When there are problems that we cannot individually solve, when the negative issues seem to overwhelming, our natural instinct is to find others to work with, to form communities and carry out your ideas. And fortunately, it works. When communities of people respond with a single voice, regardless of if the union is a nation, a movement, the Internet, a school, or something larger, the world responds. That’s how we collectively denied SOPA / PIPA copyright bills, how we defended net neutrality, how we drew attention to racial discrimination, how we coped with 9/11, and how we would hopefully recover from the two stories above. And I think those unions, and our power to create them, are something we can all appreciate a bit more every day.

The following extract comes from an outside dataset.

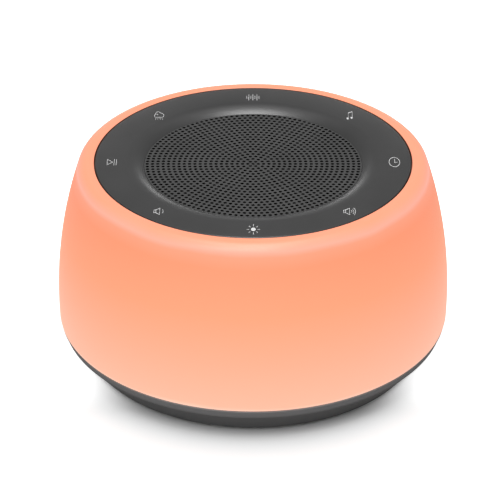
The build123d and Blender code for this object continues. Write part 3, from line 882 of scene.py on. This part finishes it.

* The distinction between the terms Islamic State, ISIS, and ISIL are all very nit-picky and irrelevant to a broader discussion, not to mention the fact that none of those are completely accurate descriptions of the group so much as a name the world gave the group as a placeholder because we needed a name. So today, I’ll use the term ISIS to mean all three.

** There have been reports (including one from ISIS themselves) that her death was caused by a US-lead airstrike. But even if that’s credible and true, does the fact that our efforts for peace killed a hostage they were holding change the fact that our efforts are positive and theirs are not? I find this notion completely nonsensical, that just because the US’ peace operations caused a terrible casualty, the US is suddenly pulled into a similar air of criticism and negativity as ISIS, a terrorist group. Let’s move on.